The hidden revolution is security oriented. In 2007 the Israel Defense Forces killed 76 Palestinians in the West Bank. In 2008 it killed 51. In the first half of this year it killed 12. The IDF didn't only decrease its number of roadblocks in the West Bank from 45 to 14. It almost ceased big operations there altogether. The military's dramatic lowering of its profile and reduction of friction did not lead to renewed terror. Things are currently quiet there, very quiet.

The quiet is maintained by unprecedented cooperation between the IDF and the five Palestinian security branches. The coordination among the branches, and between them and the PA and Israel, has never been so close. Unlike the Oslo era, this time there is no whitewashing, overlooking and pretending. There are no revolving doors. Two Israeli field commanders (brigadier generals Noam Tibon and Yoav Mordechai) and five Palestinian field operators have achieved a security miracle in the West Bank.

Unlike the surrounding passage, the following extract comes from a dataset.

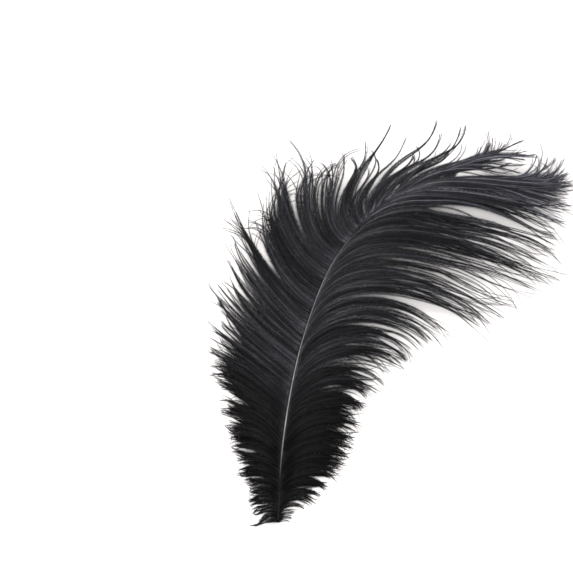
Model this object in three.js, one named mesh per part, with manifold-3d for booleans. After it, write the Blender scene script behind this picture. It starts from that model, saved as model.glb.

The third revolution is in public awareness. For dozens of years the Palestinian national movement was tainted with Arafatism. It pretended to be secular-pragmatic but was nationalist-religious. Arafatism focused on destroying Israel, not building Palestine. However, Arafat's death and Hamas' takeover of the Gaza Strip have freed the West Bank from Arafatism. Recognizing that the second intifada was a disaster sobered it up. The dread from religious extremism sped up the process. So the overwhelming majority in the West Bank finally started functioning as a secular-pragmatic public. Many Palestinians stopped acting and thinking as victims. Under Fayyad's leadership they have taken their fate into their own hands and started building their future.

But the three revolutions that changed the West Bank are now in danger. The first danger comes from the Israeli right wing - people who go to the West Bank and want to rebuild Homesh. A right that wants to legitimize the illegal outposts and continue building in all the settlements. A right that is trying to exploit the calm to perpetuate the status quo.

The second danger comes from the old Palestinian leadership. This leadership continues to insist on an immediate final-status agreement. It may cut short the West Bank Spring by reviving the argument about a right of return. It could destroy everything that was achieved in Jenin, Nablus and Ramallah with premature negotiations over Jerusalem. It could even try to demote Fayyad himself.

Both the Israeli far right and Palestinian old guard are anachronistic. Neither has learned anything or forgotten anything. They're both so '90s. So if Prime Minister Benjamin Netanyahu is booby-trapped by the settlers and if U.S. President Barack Obama follows in the footsteps of his Palestinian counterpart, Mahmoud Abbas, an explosion would ensue. Just as the 1990s' moment of grace evaporated, so will the current moment of grace.

But if U.S. special envoy George Mitchell develops a creative peace plan for his president, it may be possible to avoid past mistakes. This new plan must be based on Fayyad and his way. It must bring the Palestinians closer to a state in a decisive but realistic way. Instead of dealing with the conflict's unsolvable theology again, it must establish a practical dynamic of hope. Obama's challenge this autumn is to give the West Bank revolution a peace horizon, without pushing it backward to a reality of war.